=== Given data ===
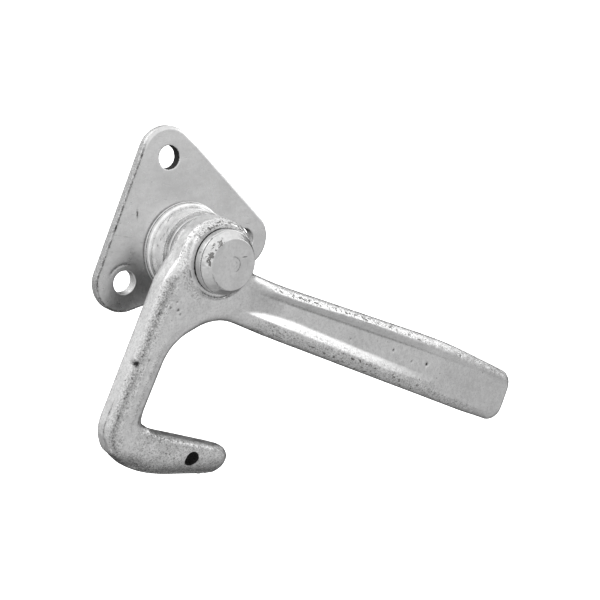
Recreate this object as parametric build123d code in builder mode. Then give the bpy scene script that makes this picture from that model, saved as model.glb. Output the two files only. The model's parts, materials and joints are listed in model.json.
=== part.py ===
"""Gravity gate latch: a forged hook lever that swings on a pin in front of a wall plate.

Frame: the origin is on the plate's back face at the pivot axis, +X right, +Y into the gate, +Z up.
Depths are measured from the plate's back face towards the front, which is -Y.
The lever's own outline is drawn square: u runs along the handle and v across it.
"""
import os

from build123d import *

# ---- wall plate ----
plate_thickness = 5.0
plate_corner_radius = 14.5
plate_edge_radius = 1.6
plate_back_edge = 0.5
upper_hole_height = 45.0
lower_hole_drop = 6.0
lower_hole_pitch = 70.0
fixing_hole_radius = 5.5
hole_edge_radius = 0.5

# ---- pivot stack, from the plate outwards ----
backing_washer_radius = 23.0
backing_washer_thickness = 1.2
collar_flange_radius = 22.4
collar_flange_thickness = 2.3
collar_radius = 20.4
collar_length = 11.3
collar_chamfer = 1.2
collar_foot_radius = 0.8
thrust_washer_radius = 18.5
thrust_washer_thickness = 2.2
lever_end_play = 0.3
hub_length = 16.4
hub_rear_stand_out = 1.0
head_washer_radius = 15.2
head_washer_thickness = 4.0

# ---- pivot pin and the bush it clamps ----
pin_radius = 8.0
pin_bore_clearance = 0.1
pin_head_base_radius = 14.8
pin_head_face_radius = 12.0
pin_head_height = 4.6
centre_mark_radius = 3.6
centre_mark_width = 0.5
centre_mark_depth = 0.3
pin_tail_radius = 10.4
pin_tail_length = 2.4
bush_outer_radius = 10.0
bush_running_clearance = 0.06
washer_bore_radius = 10.1
washer_edge = 0.4

# ---- lever forging, outline corners as (u, v) with the radius that rounds each ----
lever_hang_angle = 37.0
lever_half_thickness = 7.0
lever_edge_radius = 3.8
hub_radius = 19.7
hub_rear_radius = 17.0
hub_pad_radius = 17.5
hub_edge_radius = 1.0
hub_root_radius = 6.0
shoulder_start = (-22.4, -22.0)
heel = (-21.2, -101.5)
heel_radius = 18.0
sole = (12.0, -104.0)
sole_radius = 80.0
finger_tip_low = (51.8, -96.6)
finger_tip_high = (51.6, -84.1)
finger_tip_radius = 6.2
crotch = (-6.6, -86.0)
crotch_radius = 5.0
arch_foot = (-6.6, -44.0)
arch_foot_radius = 24.0
arch_top = (11.5, -25.2)
arch_top_radius = 26.0
handle_end_low = (264.8, -26.1)
handle_end_low_radius = 11.0
handle_end_high = (262.8, 8.3)
handle_end_high_radius = 11.0
handle_widest = (185.0, 9.9)
handle_widest_radius = 500.0
handle_neck = (45.0, 0.9)
handle_neck_radius = 300.0
handle_root = (0.0, 0.4)
lock_hole_radius = 3.5
lock_hole = (28.6, -92.6)

# ---- channel between the handle's two ribs, the same on both faces, as (u, v) ----
channel_depth = 3.2
channel_mouth = [
    (27.0, -17.5), (66.0, -20.6), (140.0, -20.8), (200.0, -12.5),
    (200.0, -4.5), (140.0, 2.2), (66.0, -2.3), (31.0, -5.5),
]
channel_floor = [
    (56.0, -15.2), (66.0, -14.6), (140.0, -14.4), (172.0, -11.0),
    (172.0, -5.5), (140.0, -2.6), (66.0, -6.0), (56.0, -6.8),
]

# ---- depths of the faces in the stack ----
washer_face = plate_thickness + backing_washer_thickness
collar_face = washer_face + collar_length
thrust_face = collar_face + thrust_washer_thickness
hub_rear_depth = thrust_face + lever_end_play
hub_front_depth = hub_rear_depth + hub_length
head_washer_depth = hub_front_depth + lever_end_play
pin_head_depth = head_washer_depth + head_washer_thickness
lever_mid_depth = hub_rear_depth + hub_rear_stand_out + lever_half_thickness
pin_bore_radius = pin_radius + pin_bore_clearance
lever_bore_radius = bush_outer_radius + bush_running_clearance


def at_depth(depth):
    """Plane parallel to the plate, depth in front of its back face: x is +X and y is +Z."""
    return Plane.XZ.offset(depth)


def lever_plane(offset_from_middle=0):
    """Plane of the lever's outline at rest, turned so that its x runs down the handle."""
    return Plane(
        origin=(0, -lever_mid_depth - offset_from_middle, 0),
        x_dir=Vector(1, 0, 0).rotate(Axis.Y, lever_hang_angle),
        z_dir=(0, -1, 0),
    )


# ---- base plate ----
fixing_holes = [
    (0, upper_hole_height),
    (-lower_hole_pitch / 2, -lower_hole_drop),
    (lower_hole_pitch / 2, -lower_hole_drop),
]
with BuildPart() as base_plate:
    with BuildSketch(at_depth(0)):
        with Locations(*fixing_holes):
            Circle(plate_corner_radius)
        make_hull()
    extrude(amount=plate_thickness)
    fillet(base_plate.faces().sort_by(Axis.Y)[0].edges(), plate_edge_radius)
    chamfer(base_plate.faces().sort_by(Axis.Y)[-1].edges(), plate_back_edge)
    with BuildSketch(at_depth(0)):
        with Locations(*fixing_holes):
            Circle(fixing_hole_radius)
        Circle(pin_bore_radius)
    extrude(amount=plate_thickness, mode=Mode.SUBTRACT)
    rims = base_plate.faces().sort_by(Axis.Y)[0].inner_wires().edges().filter_by(
        lambda edge: abs(edge.radius - fixing_hole_radius) < 0.01
    )
    fillet(rims, hole_edge_radius)
    with BuildSketch(at_depth(0)):
        Circle(pin_tail_radius + pin_bore_clearance)
    with BuildSketch(at_depth(pin_tail_length)):
        Circle(pin_bore_radius)
    loft(mode=Mode.SUBTRACT)
base_plate.part.label = "base_plate"

# ---- backing washer ----
with BuildPart() as backing_washer:
    with BuildSketch(at_depth(plate_thickness)):
        Circle(backing_washer_radius)
        Circle(washer_bore_radius, mode=Mode.SUBTRACT)
    extrude(amount=backing_washer_thickness)
    front = backing_washer.faces().sort_by(Axis.Y)[0]
    chamfer(front.outer_wire().edges(), washer_edge)
backing_washer.part.label = "backing_washer"

# ---- spacer collar ----
with BuildPart() as spacer_collar:
    with BuildSketch(at_depth(washer_face)):
        Circle(collar_flange_radius)
        Circle(washer_bore_radius, mode=Mode.SUBTRACT)
    extrude(amount=collar_flange_thickness)
    with BuildSketch(at_depth(washer_face)):
        Circle(collar_radius)
        Circle(washer_bore_radius, mode=Mode.SUBTRACT)
    extrude(amount=collar_length)
    front = spacer_collar.faces().sort_by(Axis.Y)[0]
    chamfer(front.outer_wire().edges(), collar_chamfer)
    foot = spacer_collar.edges().filter_by(GeomType.CIRCLE).filter_by(
        lambda edge: abs(edge.radius - collar_radius) < 0.01
    )
    fillet(foot.sort_by(Axis.Y)[-1], collar_foot_radius)
    rim = spacer_collar.edges().filter_by(GeomType.CIRCLE).filter_by(
        lambda edge: abs(edge.radius - collar_flange_radius) < 0.01
    )
    chamfer(rim, washer_edge)
spacer_collar.part.label = "spacer_collar"

# ---- thrust washer ----
with BuildPart() as thrust_washer:
    with BuildSketch(at_depth(collar_face)):
        Circle(thrust_washer_radius)
        Circle(washer_bore_radius, mode=Mode.SUBTRACT)
    extrude(amount=thrust_washer_thickness)
    rims = thrust_washer.edges().filter_by(GeomType.CIRCLE).filter_by(
        lambda edge: abs(edge.radius - thrust_washer_radius) < 0.01
    )
    chamfer(rims, washer_edge)
thrust_washer.part.label = "thrust_washer"

# ---- bearing bush ----
with BuildPart() as bearing_bush:
    with BuildSketch(at_depth(plate_thickness)):
        Circle(bush_outer_radius)
        Circle(pin_bore_radius, mode=Mode.SUBTRACT)
    extrude(amount=head_washer_depth - plate_thickness)
bearing_bush.part.label = "bearing_bush"

# ---- washer under the pin's head ----
with BuildPart() as head_washer:
    with BuildSketch(at_depth(head_washer_depth)):
        Circle(head_washer_radius)
        Circle(pin_bore_radius, mode=Mode.SUBTRACT)
    extrude(amount=head_washer_thickness)
    rims = head_washer.edges().filter_by(GeomType.CIRCLE).filter_by(
        lambda edge: abs(edge.radius - head_washer_radius) < 0.01
    )
    fillet(rims, washer_edge)
head_washer.part.label = "head_washer"

# ---- pivot pin: peened tail, shank and bevelled head in one turned profile ----
with BuildPart() as pivot_pin:
    with BuildSketch(Plane.XY):
        with BuildLine():
            Polyline(
                (0, 0),
                (pin_tail_radius, 0),
                (pin_radius, -pin_tail_length),
                (pin_radius, -pin_head_depth),
                (pin_head_base_radius, -pin_head_depth),
                (pin_head_base_radius, -pin_head_depth - washer_edge),
                (pin_head_face_radius, -pin_head_depth - pin_head_height),
                (0, -pin_head_depth - pin_head_height),
                close=True,
            )
        make_face()
    revolve(axis=Axis.Y)
    with BuildSketch(at_depth(pin_head_depth + pin_head_height)):
        Circle(centre_mark_radius)
        Circle(centre_mark_radius - centre_mark_width, mode=Mode.SUBTRACT)
    extrude(amount=-centre_mark_depth, mode=Mode.SUBTRACT)
pivot_pin.part.label = "pivot_pin"

# ---- lever: hub, shank, heel, finger and handle in one forging ----
with BuildPart() as lever:
    with BuildSketch(lever_plane()) as outline:
        with BuildLine():
            shoulder = Spline((-hub_radius, 0), shoulder_start, tangents=[(0, -1), (0, -1)])
            FilletPolyline(
                shoulder_start, heel, sole, finger_tip_low, finger_tip_high, crotch,
                arch_foot, arch_top, handle_end_low, handle_end_high, handle_widest,
                handle_neck, handle_root,
                radius=[
                    heel_radius, sole_radius, finger_tip_radius, finger_tip_radius, crotch_radius,
                    arch_foot_radius, arch_top_radius, handle_end_low_radius,
                    handle_end_high_radius, handle_widest_radius, handle_neck_radius,
                ],
            )
            Line(handle_root, shoulder @ 0)
        make_face()
        Circle(hub_radius)
        root = outline.vertices().sort_by_distance((hub_radius, handle_root[1]))
        fillet(root[0], hub_root_radius)
    extrude(amount=lever_half_thickness, both=True)
    fillet(lever.faces().filter_by(Axis.Y).edges(), lever_edge_radius)
    for side in (1, -1):
        with BuildSketch(lever_plane(side * lever_half_thickness)):
            with BuildLine():
                Polyline(*channel_mouth, close=True)
            make_face()
        with BuildSketch(lever_plane(side * (lever_half_thickness - channel_depth))):
            with BuildLine():
                Polyline(*channel_floor, close=True)
            make_face()
        loft(ruled=True, mode=Mode.SUBTRACT)
    with BuildSketch(Plane.XY) as hub_profile:
        with BuildLine():
            Polyline(
                (0, -hub_rear_depth),
                (hub_rear_radius, -hub_rear_depth),
                (hub_rear_radius, -lever_mid_depth),
                (hub_pad_radius, -lever_mid_depth),
                (hub_pad_radius, -hub_front_depth),
                (0, -hub_front_depth),
                close=True,
            )
        make_face()
        rims = hub_profile.vertices().filter_by(lambda v: v.X > 1 and abs(v.Y + lever_mid_depth) > 1)
        fillet(rims, hub_edge_radius)
    revolve(axis=Axis.Y)
    with BuildSketch(at_depth(hub_rear_depth)):
        Circle(lever_bore_radius)
    extrude(amount=hub_length, mode=Mode.SUBTRACT)
    with BuildSketch(lever_plane(-lever_half_thickness)):
        with Locations(lock_hole):
            Circle(lock_hole_radius)
    extrude(amount=2 * lever_half_thickness, mode=Mode.SUBTRACT)
lever.part.label = "lever"

parts = [base_plate, backing_washer, spacer_collar, thrust_washer, bearing_bush, lever,
         head_washer, pivot_pin]
os.makedirs("parts", exist_ok=True)
for piece in parts:
    export_step(piece.part, f"parts/{piece.part.label}.step")
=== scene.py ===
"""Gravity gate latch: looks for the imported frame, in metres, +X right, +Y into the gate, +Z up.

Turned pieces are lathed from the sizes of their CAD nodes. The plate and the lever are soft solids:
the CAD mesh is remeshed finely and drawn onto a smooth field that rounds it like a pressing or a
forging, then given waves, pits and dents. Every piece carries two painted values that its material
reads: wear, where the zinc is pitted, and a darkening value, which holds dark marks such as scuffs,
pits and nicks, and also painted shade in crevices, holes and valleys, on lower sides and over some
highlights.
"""

import functools
import json
import math

import bmesh
import bpy
import numpy as np
from mathutils import Matrix, Vector, noise


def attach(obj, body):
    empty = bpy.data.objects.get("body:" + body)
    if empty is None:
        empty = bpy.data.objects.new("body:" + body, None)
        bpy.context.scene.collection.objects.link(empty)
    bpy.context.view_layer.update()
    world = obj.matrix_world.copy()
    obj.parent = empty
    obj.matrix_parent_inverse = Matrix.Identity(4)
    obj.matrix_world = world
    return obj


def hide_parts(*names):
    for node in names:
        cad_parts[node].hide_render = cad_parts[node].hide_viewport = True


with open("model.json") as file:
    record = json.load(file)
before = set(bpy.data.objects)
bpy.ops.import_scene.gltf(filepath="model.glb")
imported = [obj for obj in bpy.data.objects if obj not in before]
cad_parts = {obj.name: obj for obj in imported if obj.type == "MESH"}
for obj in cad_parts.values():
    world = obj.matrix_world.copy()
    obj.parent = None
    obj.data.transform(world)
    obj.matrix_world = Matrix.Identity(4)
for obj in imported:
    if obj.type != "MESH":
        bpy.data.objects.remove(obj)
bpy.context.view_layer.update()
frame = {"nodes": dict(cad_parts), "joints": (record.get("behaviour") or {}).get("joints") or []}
NODES = frame["nodes"]
MM = 0.001

WALL_BODY = "wall_mount"
LEVER_BODY = "hook_lever"

# ---- camera, from the plate's pivot point ----
CAMERA_PLACE = Vector((-0.20546, -0.35971, 0.13446))
CAMERA_AIM = Vector((0.0481, -0.0280, -0.0387))
CAMERA_ROLL = math.radians(-6.95)
CAMERA_LENS = 52.9

# ---- studio ----
STAGE_RADIUS = 8.0
FLOOR_HEIGHT = -0.5
LIGHT_AIM = (0.05, -0.03, -0.05)
LIGHT_SIZE = (0.9, 0.6)
# glows that the latch reflects: direction, two cosines to fade in between, low and high strength
SURROUND = {
    "sky": ((0.0, -0.25, 0.97), -0.10, 0.35, 0.0, 1.2),
    "front card": ((-0.35, -0.94, 0.0), -0.55, 0.60, 0.04, 0.70),
    "left card": ((-1.0, 0.0, 0.0), 0.10, 0.70, 0.0, 0.76),
    "back card": ((-0.25, 0.96, -0.10), 0.80, 0.97, 0.0, 0.50),
    "soft box on the right": ((0.73, -0.64, 0.24), 0.77, 0.985, 0.0, 1.32),
    "table": ((-0.10, -0.35, -0.93), 0.70, 1.0, 0.0, 0.62),
    "rear card": ((-0.50, 0.73, 0.47), 0.70, 0.97, 0.0, 1.05),
}

# ---- plate, mm ----
CORNER_RADIUS = 14.5
HOLE_RADIUS = 5.5
TAIL_CONE = 2.4
FRONT_RIM = 0.9
BACK_RIM = 0.7
NICK = (-21.8, 23.6)
SCRAPE_RADIUS = 8.6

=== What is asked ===
Using the data above, repeat exactly the lines that begin at the line with "extrude(amount=hub_length, mode=Mode.SUBTRACT)" and end at the line with "gate latch: looks", both ends included.

=== The answer ===
    extrude(amount=hub_length, mode=Mode.SUBTRACT)
    with BuildSketch(lever_plane(-lever_half_thickness)):
        with Locations(lock_hole):
            Circle(lock_hole_radius)
    extrude(amount=2 * lever_half_thickness, mode=Mode.SUBTRACT)
lever.part.label = "lever"

parts = [base_plate, backing_washer, spacer_collar, thrust_washer, bearing_bush, lever,
         head_washer, pivot_pin]
os.makedirs("parts", exist_ok=True)
for piece in parts:
    export_step(piece.part, f"parts/{piece.part.label}.step")
=== scene.py ===
"""Gravity gate latch: looks for the imported frame, in metres, +X right, +Y into the gate, +Z up.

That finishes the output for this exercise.